The strategy of placing kegs of cold brew coffee in offices paid dividends and remains part of the company’s strategy.

“But we still have kegs, New York, Boston San Francisco, Los Angeles, Seattle and Portland,” Gyesky said.

Also, RISE Brewing Co samples their products at local events, including The Last Taste of Summer in Roger Sherman Baldwin Park and the Indian Summer Children’s Festival at Greenwich Audubon.

The original RISE Brewing Co 11 oz cold brew black coffee required refrigeration. Recently the company introduced a variety of flavors in slim 7 oz cans including blood orange and lemonade that do not require refrigeration.

Our favorite, oat milk latte, pairs organic coffee with dairy-free oat milk and a bit of organic cane sugar for just a hint of sweetness.  The naturally occurring and energizing caffeine from the cold brew process results in a burst of energy without the jitters from traditional coffee, and there are only 130 calories.

Gyesky said unlike almond milk, oat milk is a really naturally sweet product, as oats themselves have a lot of sweetness. “We tried a ton of different non-dairy milks – walnut, cashew, oat, and tahini milk.
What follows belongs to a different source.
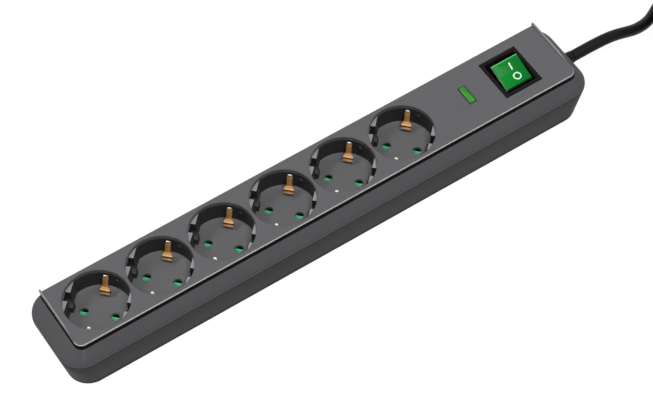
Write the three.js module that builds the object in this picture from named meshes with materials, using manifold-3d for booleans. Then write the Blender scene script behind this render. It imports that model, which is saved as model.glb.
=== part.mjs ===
// Six-way power strip with a rocker switch, an indicator window and a mains lead.
// Millimetres, +Z up. +X runs towards the lead's end, +Y away from the viewer.
// The origin is on the surface that the strip stands on, under the middle of its body.
import * as THREE from 'three';
import { mergeVertices } from 'three/addons/utils/BufferGeometryUtils.js';
import Module from 'manifold-3d';

const wasm = await Module();
wasm.setup();

// Driving dimensions of the body
const endRoom = 35.65;        // from the body's left end to the first socket
const switchRoom = 124.85;    // from the last socket to the body's right end
const bodyWidth = 59;
const bodyHeight = 41;        // up to the top face of the socket panel
const creaseHeight = 27;      // edge between the sloping shoulder and the lower wall
const bodyCorner = 15;
const sideDraft = 3.4;        // how far the long walls lean in towards the base
const endDraft = 5;           // the same on the two short walls
const baseChamfer = 0.9;
const shellWall = 2.3;
const shellFloor = 2.4;

// Driving dimensions of the socket panel
const panelInset = 10.3;      // from the body's end to the panel's end
const panelWidth = 45.9;
const nearCorner = 5;         // the two corners on the viewer's side
const farCorner = 1.6;
const panelEdge = 1.5;        // thickness of the panel where it overhangs the groove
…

We chose oat milk for taste, nutrition and quality of ingredients.”

It’s possible to purchase RISE Brewing Co varieties on Amazon, and at local markets including Whole Foods, Balducci’s, King’s, Citarella, Green & Tonic, Aux Delices and ShopRite.

Gyesky said others are putting nitrogen into coffee now, including Starbucks, but rather than sabotage the success of RISE Brewing Co, it has helped by educating a large number of people.

What did that tinkering look like, we asked Gyesky.

“We shot the gas into the keg from a tank with hoses and tubes and let it flow into the coffee,” Gyesky said matter-of-factly.

Indeed at RISE Brewing Co’s Stamford facility, rows of tanks with snaking tubes and twisting hoses keep the process going.

In an adjacent cold room, pallets of kegs await transport to offices in cities near and far.

And how did they come up with the name?

Gyesky said he and his colleagues gathered around a big white board with 300 names staff and friends suggested.

“It took months to come up with the name,” he said, adding that people are used to opening a can of Guinness and waiting for the bubbles to settle. They selected “RISE” in a nod to the bubbles.

“It’s related to the bubbles rising, but also morning sunshine and the drink giving you energy too,” he said. “We want to be a fuel for passion. People rise to their best self.”